Go into soapmaker - first and foremost like Lindy said you will need to have your packaging already set up as an inventory item, or you can set that up on the fly now. After that click on My Products - select the batch you want to package - then click Edit - once in edit mode click Recipe from that page - add your packaging and then do a save as and rename the recipe (this will save it as a different recipe with the packaging so that you can make repeat batches with the same original recipe). 
Also by doing it this way your reports and inventory levels will be calculated correctly.  

Let me know if you have any questions and I will try and help. I'm by far no expert, but I love playing around in software like this. 
 HTH


----------



## AmyW (Feb 14, 2012)

Hmmm I went through and did that, but it's not saving the new recipe with packing to the batch I made. I'll mess with this tomorrow, I might just be over tired! Thank you for the walk through


----------



## AmyW (Feb 15, 2012)

Nothing I do will update the "total cost" or "value" of the batch. I've tried saving over the original recipe, and saving it as a new one to connect the batch to, and the price stays the same.


----------



## jcandleattic (Feb 15, 2012)

AmyW said:
			
		

> Nothing I do will update the "total cost" or "value" of the batch. I've tried saving over the original recipe, and saving it as a new one to connect the batch to, and the price stays the same.


Do you have the cost of your packaging in there? Or is it at $.0 cost? That would do it. But other than that, I don't know. 
Maybe go to the index and do a search on adding packaging after the fact? IDK - I'm sorry it's not working for you.


----------



## AmyW (Feb 15, 2012)

Packaging is entered with prices showing correctly.

This is what help says:


> Warning about changing recipes: The Usage Report looks for all batches made with all recipes which include the selected ingredient, and then assumes each batch used the quantity currently shown in the recipe. *So if you change a recipe to use a different ingredient, this will make it seem as if that new ingredient had been used in all previous batches made with that recipe.*



So I'm trying to do exactly that, but it's not working. I can't find anything else on it. What version are you using? I upgraded to 3.5.0 and think it has bugs anyway, maybe this is one of them that you don't have with a previous version.


----------



## jcandleattic (Feb 15, 2012)

I did the most recent upgrade the day it came out. I've had Soapmaker since it was still on version 2.x and have always been able to do it. 

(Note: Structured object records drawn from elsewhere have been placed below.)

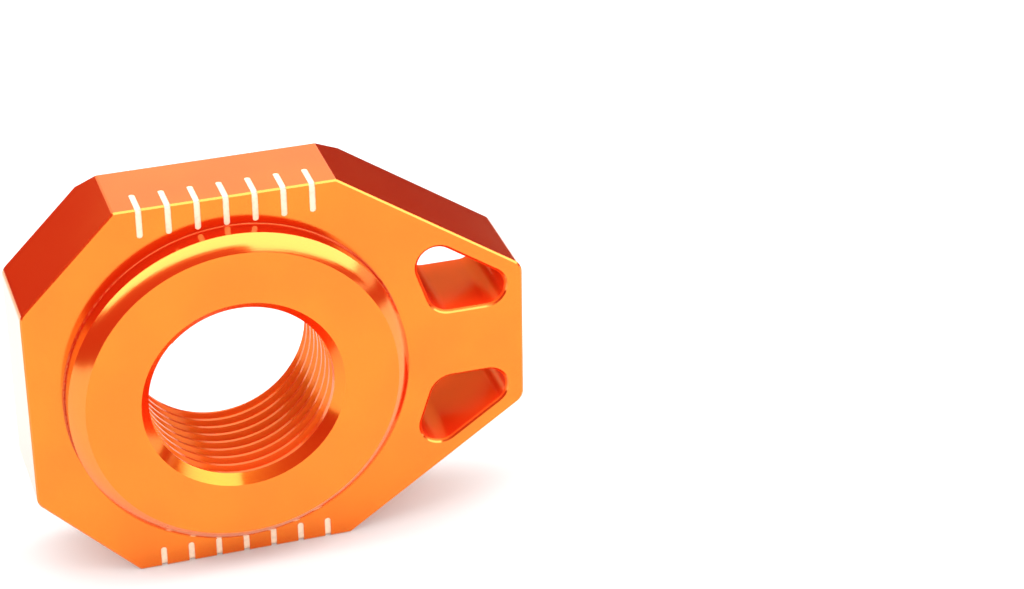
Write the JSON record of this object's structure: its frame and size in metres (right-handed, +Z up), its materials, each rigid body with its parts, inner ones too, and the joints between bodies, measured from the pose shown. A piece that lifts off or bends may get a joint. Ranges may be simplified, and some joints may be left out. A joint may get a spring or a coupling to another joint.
{
  "type": "motorcycle chain adjuster",
  "caption": "Anodised aluminium rear axle block for setting chain tension, with a threaded bore in a raised boss, engraved scale marks and lightening windows in its nose.",
  "frame": {"origin": "on the bore's axis, in the plane of the plate's outer face", "axes": "+X towards the nose, +Y along the bore towards the swingarm side, +Z up, square to the upper land"},
  "size_m": [0.0496, 0.0136, 0.04],
  "materials": {
    "orange_anodising": "satin orange anodising on machined aluminium"
  },
  "bodies": {
    "root": {"adjuster_block": "orange_anodising"}
  },
  "joints": []
}
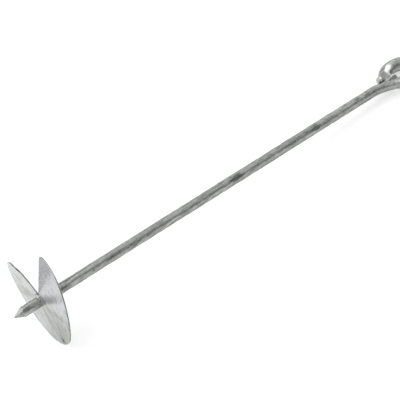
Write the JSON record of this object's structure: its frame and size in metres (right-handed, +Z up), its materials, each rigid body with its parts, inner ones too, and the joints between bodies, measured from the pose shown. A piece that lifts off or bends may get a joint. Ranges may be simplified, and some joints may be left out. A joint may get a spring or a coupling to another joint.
{
  "type": "screw earth anchor",
  "caption": "Galvanised steel bar with a forged point, one welded helix plate near the point and a closed ring eye at the other end.",
  "frame": {"origin": "middle of the footprint, on the floor, with the anchor lying on the rim of its plate and the underside of its eye", "axes": "+Z up, +X along the bar towards the eye (the bar slopes down to the eye by the plate's height), +Y level across the bar"},
  "size_m": [0.7507, 0.1414, 0.1404],
  "materials": {
    "zinc_bar": "mottled hot-dip galvanised",
    "zinc_plate": "smooth hot-dip galvanised",
    "zinc_weld": "galvanised over weld bead"
  },
  "bodies": {
    "root": {"anchor_bar": "zinc_bar", "helix_plate": "zinc_plate", "front_bead": "zinc_weld", "back_bead": "zinc_weld", "eye_bead": "zinc_weld"}
  },
  "joints": []
}
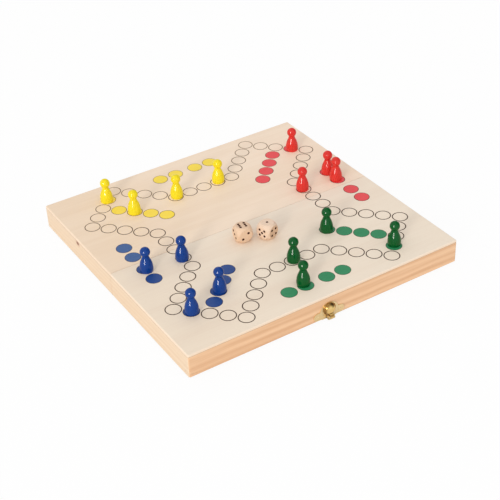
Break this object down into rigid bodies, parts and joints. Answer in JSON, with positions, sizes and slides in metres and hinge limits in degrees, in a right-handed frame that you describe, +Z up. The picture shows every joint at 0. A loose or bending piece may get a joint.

If you do a save as - that's what will differentiate one batch from another and not update all previous batches, but just the batch you are packaging. So say you use the same basic recipe, but package each batch differently, you wouldn't want to update the base recipe with packaging - you would want to update each individual recipe with the actual packaging that you use for that particular batch. 

When I was in it last night, I made a mock recipe - saved it - made it - then updated it after I "made" it did a save as and it updated with packaging and with the new cost per bar per batch... After I made sure it worked I deleted it and then posted how I did it. 
 I'm sorry you are having problems and it's not working for you.


----------



## AmyW (Feb 15, 2012)

I really appreciate the help! When I click on edit, then recipe, it opens up, I make the packaging change, click save as, then go back to the made batch and it doesn't update to the new one. Dunno what I'm doing wrong!


----------



## jcandleattic (Feb 15, 2012)

AmyW said:
			
		

> I really appreciate the help! When I click on edit, then recipe, it opens up, I make the packaging change, click save as, then go back to the made batch and it doesn't update to the new one. Dunno what I'm doing wrong!

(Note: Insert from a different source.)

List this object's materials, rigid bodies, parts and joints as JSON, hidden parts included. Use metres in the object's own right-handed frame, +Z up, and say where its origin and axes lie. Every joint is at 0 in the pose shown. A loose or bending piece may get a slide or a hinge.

It should give you a completely different made batch under the name of the new made batch... It won't update the old made batch because you are saving it as a new made batch. 
Does that make sense? 
I'll see what I can do tonight, maybe I can do some screen shots with some edits to walk you through how I do it... (I'm not very savvy like that though, so it may not work - but I will try)


----------



## AmyW (Feb 15, 2012)

jcandleattic said:
			
		

> It should give you a completely different made batch under the name of the new made batch... It won't update the old made batch because you are saving it as a new made batch.
> Does that make sense?
> I'll see what I can do tonight, maybe I can do some screen shots with some edits to walk you through how I do it... (I'm not very savvy like that though, so it may not work - but I will try)



It does make sense... it's not what I wanted to do (I actually want to edit the batch that's there now, not make a new batch - won't that mess with inventory?)... I am SO not getting this part of it... 

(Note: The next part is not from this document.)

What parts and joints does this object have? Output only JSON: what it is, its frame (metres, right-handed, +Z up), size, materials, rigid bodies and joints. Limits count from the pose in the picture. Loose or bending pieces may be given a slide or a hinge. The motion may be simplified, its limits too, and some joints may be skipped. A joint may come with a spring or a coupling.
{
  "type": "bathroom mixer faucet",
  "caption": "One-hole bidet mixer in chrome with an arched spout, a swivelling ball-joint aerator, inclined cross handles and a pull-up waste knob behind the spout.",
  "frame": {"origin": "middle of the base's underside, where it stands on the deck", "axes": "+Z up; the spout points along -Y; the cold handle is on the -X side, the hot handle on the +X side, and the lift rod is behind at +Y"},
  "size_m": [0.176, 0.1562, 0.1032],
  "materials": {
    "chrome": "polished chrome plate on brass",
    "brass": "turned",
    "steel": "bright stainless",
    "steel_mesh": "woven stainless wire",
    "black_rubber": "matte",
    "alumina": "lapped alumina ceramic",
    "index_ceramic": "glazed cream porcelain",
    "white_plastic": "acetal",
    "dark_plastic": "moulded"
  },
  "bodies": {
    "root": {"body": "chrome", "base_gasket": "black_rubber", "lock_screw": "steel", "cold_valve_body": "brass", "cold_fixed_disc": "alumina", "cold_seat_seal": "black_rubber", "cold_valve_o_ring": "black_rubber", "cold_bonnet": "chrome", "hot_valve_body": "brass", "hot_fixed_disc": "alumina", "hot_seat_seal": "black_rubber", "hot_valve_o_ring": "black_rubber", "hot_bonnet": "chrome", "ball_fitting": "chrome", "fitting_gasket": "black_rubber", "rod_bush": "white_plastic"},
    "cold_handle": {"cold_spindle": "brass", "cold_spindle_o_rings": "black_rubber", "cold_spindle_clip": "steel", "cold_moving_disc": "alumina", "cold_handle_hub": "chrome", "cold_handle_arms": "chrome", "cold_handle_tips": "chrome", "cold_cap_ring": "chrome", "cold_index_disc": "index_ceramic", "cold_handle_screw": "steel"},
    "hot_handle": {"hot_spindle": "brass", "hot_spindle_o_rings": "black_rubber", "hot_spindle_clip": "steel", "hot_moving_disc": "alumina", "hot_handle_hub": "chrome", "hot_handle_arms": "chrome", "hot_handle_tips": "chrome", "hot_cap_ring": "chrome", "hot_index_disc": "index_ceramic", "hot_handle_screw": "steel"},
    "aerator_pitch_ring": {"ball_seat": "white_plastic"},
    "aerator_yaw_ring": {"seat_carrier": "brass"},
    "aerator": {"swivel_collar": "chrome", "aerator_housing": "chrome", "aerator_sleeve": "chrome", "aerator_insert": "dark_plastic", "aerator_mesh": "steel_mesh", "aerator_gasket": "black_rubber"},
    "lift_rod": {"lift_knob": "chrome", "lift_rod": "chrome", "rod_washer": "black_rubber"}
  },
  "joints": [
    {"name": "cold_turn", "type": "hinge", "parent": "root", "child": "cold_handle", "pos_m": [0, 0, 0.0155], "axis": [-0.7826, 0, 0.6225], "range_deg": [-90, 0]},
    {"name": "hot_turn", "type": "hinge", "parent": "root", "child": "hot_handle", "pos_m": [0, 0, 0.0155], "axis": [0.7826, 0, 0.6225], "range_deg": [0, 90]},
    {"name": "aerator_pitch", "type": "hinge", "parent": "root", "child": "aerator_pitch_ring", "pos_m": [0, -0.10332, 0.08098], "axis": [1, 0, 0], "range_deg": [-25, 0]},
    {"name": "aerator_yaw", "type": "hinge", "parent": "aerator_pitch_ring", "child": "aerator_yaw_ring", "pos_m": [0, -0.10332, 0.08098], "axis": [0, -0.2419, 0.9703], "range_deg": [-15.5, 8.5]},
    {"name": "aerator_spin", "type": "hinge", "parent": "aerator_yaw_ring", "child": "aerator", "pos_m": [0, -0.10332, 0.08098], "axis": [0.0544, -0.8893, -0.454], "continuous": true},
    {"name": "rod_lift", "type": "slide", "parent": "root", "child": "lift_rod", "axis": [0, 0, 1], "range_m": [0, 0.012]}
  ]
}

Here's what I'm looking at....
I click on the batch and get the edit button...






I add some packaging and click on "Save As" and give it a new name (in this case: Random Name for Testing)...





I go back to the products screen and try to find anything that's change, but there's no new batch, no changes to the one I wanted to change, nothing... all it's doing is making a new copy of the recipe with packaging added...





Maybe you can see what I'm doing wrong here. I hope.


----------



## AmyW (Feb 15, 2012)

double post, forum freaked out on me.


----------



## jcandleattic (Feb 15, 2012)

hmm... I'm in the middle of booking a trip to Vegas with a friend right now, but as soon as I'm done with that I'll look and see what I'm missing in telling you. 
We'll figure it out for you... One way or another!! LOL


----------